- **Task**: Repeat the listing in full, exactly as it stands.

- **Records shown**:

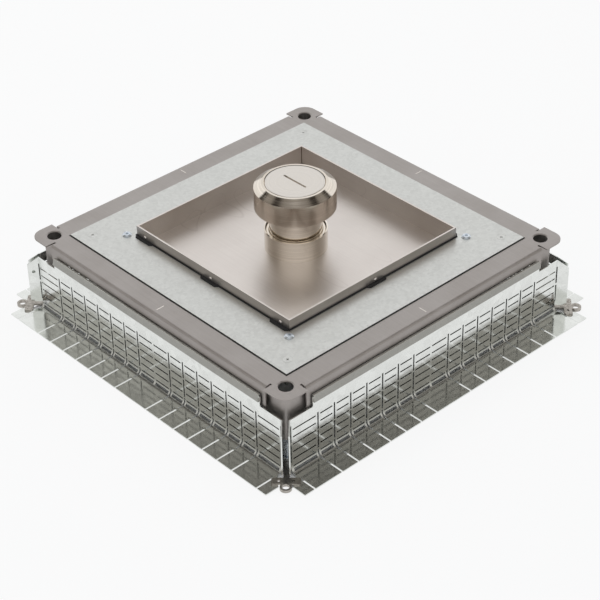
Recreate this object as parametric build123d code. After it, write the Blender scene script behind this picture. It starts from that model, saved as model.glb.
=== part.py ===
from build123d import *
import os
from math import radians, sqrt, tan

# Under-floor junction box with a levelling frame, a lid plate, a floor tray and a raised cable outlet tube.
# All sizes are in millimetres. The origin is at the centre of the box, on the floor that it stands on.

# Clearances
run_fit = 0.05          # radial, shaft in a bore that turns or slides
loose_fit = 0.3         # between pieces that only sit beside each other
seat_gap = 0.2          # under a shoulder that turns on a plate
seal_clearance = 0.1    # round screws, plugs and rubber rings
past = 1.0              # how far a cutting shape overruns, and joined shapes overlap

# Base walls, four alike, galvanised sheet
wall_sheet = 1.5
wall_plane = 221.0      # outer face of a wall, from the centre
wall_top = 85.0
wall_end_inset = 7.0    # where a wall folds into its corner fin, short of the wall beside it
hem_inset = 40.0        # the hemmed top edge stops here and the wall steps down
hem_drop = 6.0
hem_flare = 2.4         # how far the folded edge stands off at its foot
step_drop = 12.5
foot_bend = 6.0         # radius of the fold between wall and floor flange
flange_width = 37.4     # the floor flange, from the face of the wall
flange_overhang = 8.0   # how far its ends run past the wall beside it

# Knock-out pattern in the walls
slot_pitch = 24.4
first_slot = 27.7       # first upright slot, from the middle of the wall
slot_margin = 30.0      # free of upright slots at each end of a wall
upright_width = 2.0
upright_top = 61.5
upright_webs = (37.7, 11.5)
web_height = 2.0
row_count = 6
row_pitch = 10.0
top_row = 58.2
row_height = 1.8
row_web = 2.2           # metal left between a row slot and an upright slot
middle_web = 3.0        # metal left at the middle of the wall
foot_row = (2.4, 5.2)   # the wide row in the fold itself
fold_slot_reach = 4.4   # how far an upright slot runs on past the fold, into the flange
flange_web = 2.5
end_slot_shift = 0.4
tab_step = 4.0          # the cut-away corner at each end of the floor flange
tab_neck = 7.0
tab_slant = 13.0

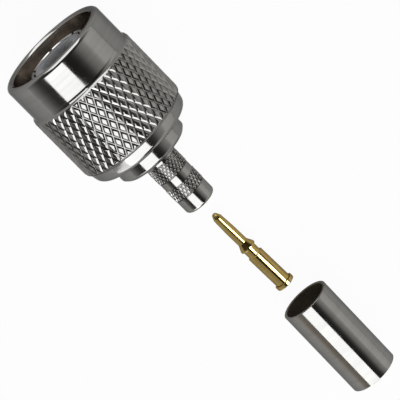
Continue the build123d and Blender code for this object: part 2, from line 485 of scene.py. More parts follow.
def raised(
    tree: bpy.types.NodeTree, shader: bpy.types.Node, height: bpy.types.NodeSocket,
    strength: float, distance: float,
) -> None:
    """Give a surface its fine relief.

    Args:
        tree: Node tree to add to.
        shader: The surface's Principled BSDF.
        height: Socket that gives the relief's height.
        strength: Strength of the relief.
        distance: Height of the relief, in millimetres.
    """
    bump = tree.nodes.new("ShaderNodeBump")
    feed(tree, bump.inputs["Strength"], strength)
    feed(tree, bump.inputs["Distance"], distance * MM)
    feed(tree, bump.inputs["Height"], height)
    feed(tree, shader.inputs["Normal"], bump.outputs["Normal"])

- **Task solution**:
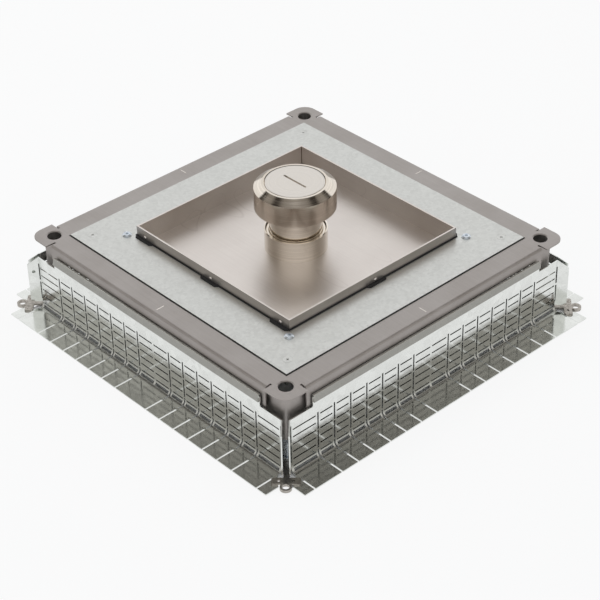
Recreate this object as parametric build123d code. After it, write the Blender scene script behind this picture. It starts from that model, saved as model.glb.
=== part.py ===
from build123d import *
import os
from math import radians, sqrt, tan

# Under-floor junction box with a levelling frame, a lid plate, a floor tray and a raised cable outlet tube.
# All sizes are in millimetres. The origin is at the centre of the box, on the floor that it stands on.

# Clearances
run_fit = 0.05          # radial, shaft in a bore that turns or slides
loose_fit = 0.3         # between pieces that only sit beside each other
seat_gap = 0.2          # under a shoulder that turns on a plate
seal_clearance = 0.1    # round screws, plugs and rubber rings
past = 1.0              # how far a cutting shape overruns, and joined shapes overlap

# Base walls, four alike, galvanised sheet
wall_sheet = 1.5
wall_plane = 221.0      # outer face of a wall, from the centre
wall_top = 85.0
wall_end_inset = 7.0    # where a wall folds into its corner fin, short of the wall beside it
hem_inset = 40.0        # the hemmed top edge stops here and the wall steps down
hem_drop = 6.0
hem_flare = 2.4         # how far the folded edge stands off at its foot
step_drop = 12.5
foot_bend = 6.0         # radius of the fold between wall and floor flange
flange_width = 37.4     # the floor flange, from the face of the wall
flange_overhang = 8.0   # how far its ends run past the wall beside it

# Knock-out pattern in the walls
slot_pitch = 24.4
first_slot = 27.7       # first upright slot, from the middle of the wall
slot_margin = 30.0      # free of upright slots at each end of a wall
upright_width = 2.0
upright_top = 61.5
upright_webs = (37.7, 11.5)
web_height = 2.0
row_count = 6
row_pitch = 10.0
top_row = 58.2
row_height = 1.8
row_web = 2.2           # metal left between a row slot and an upright slot
middle_web = 3.0        # metal left at the middle of the wall
foot_row = (2.4, 5.2)   # the wide row in the fold itself
fold_slot_reach = 4.4   # how far an upright slot runs on past the fold, into the flange
flange_web = 2.5
end_slot_shift = 0.4
tab_step = 4.0          # the cut-away corner at each end of the floor flange
tab_neck = 7.0
tab_slant = 13.0

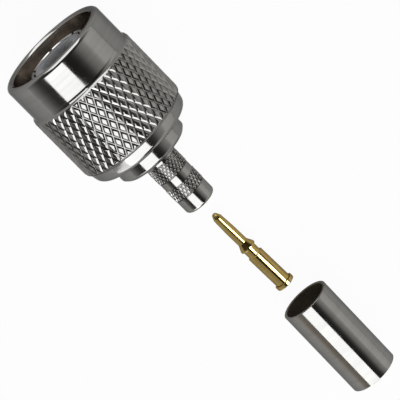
Continue the build123d and Blender code for this object: part 2, from line 485 of scene.py. More parts follow.
def raised(
    tree: bpy.types.NodeTree, shader: bpy.types.Node, height: bpy.types.NodeSocket,
    strength: float, distance: float,
) -> None:
    """Give a surface its fine relief.

    Args:
        tree: Node tree to add to.
        shader: The surface's Principled BSDF.
        height: Socket that gives the relief's height.
        strength: Strength of the relief.
        distance: Height of the relief, in millimetres.
    """
    bump = tree.nodes.new("ShaderNodeBump")
    feed(tree, bump.inputs["Strength"], strength)
    feed(tree, bump.inputs["Distance"], distance * MM)
    feed(tree, bump.inputs["Height"], height)
    feed(tree, shader.inputs["Normal"], bump.outputs["Normal"])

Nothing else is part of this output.